No, yeah, I realized that I’d screwed that up a little later… I was under a kind of residual effect from a hypothetical I’d been considering. :wink: Corrected it in another conversation I’m having elsewhere but forgot I’d done it here.

I don’t remember the calculus to solve this problem, but I am able to describe a solution. Make a graph where the X-axis is the percentage of black beans in the jar, from 0% - 100%. The Y-axis is the probability of selecting 10 out of 10 black beans for that percentage on the X-axis. So there’s a 0% chance of having 0% of black beans in the jar – you know this because you drew 10 black beans. On the other side of your X-axis, if there are 100% black beans in the jar, you’re chance of drawing 10 out of 10 black beans is 100%. For all the other values on the X-axis, you’re Y-axis value is that X-axis percentage (in-decimal) raised to the power of 10. So if the jar was 20% black beans, your odds of selecting 10 out of 10 black beans were 0.2^10 or 0.0000001024. If the jar was 80% black beans the odds would be 0.8^10 or 0.1073741824. 99% black beans, odds = 0.904382075008804. What you’re drawing on your graph is a curve. In statistics, it’s called a confidence curve. So you’re 90.44% confident that the jar contains at least 99% black beans.

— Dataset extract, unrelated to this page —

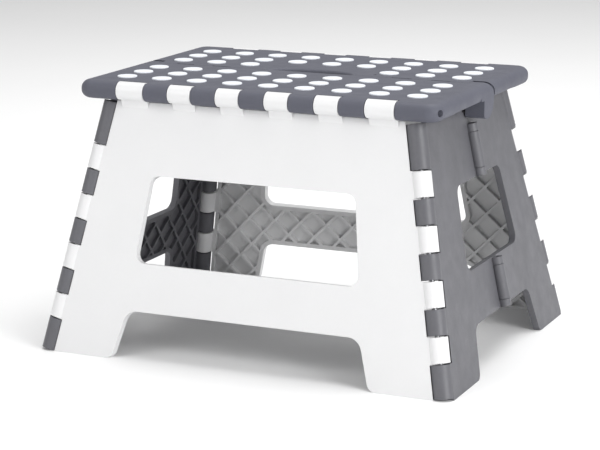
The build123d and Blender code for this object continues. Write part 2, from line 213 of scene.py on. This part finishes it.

Using calculus, you can calculate the area under a curve. You’re total area is going to be 1 (100% times 100%). The probability of the jar being 100% black beans, based on the fact that you drew 10 out of ten black beans, is the area under the curve (technically, it’s the area under the curve divided by the total area, but see last sentence.)

Pasta, I really appreciate the posts you’ve made in this thread: you’ve really helped me with this issue.
If anybody is interested, the economist Brad DeLong discusses the Bayesianism, frequentism and the urn problem in the context of electoral prediction. He does it in the form of a mock Socratic dialogue, to contrast a few possible points of view. http://delong.typepad.com/sdj/2014/08/tykhes-nonexistent-urn-and-senate-election-probabilities-over-at-equitable-growth-philosophy-of-probability-iii-the-philo.html

Anyway, my point is that this stuff has wide application and is worthy of reflection.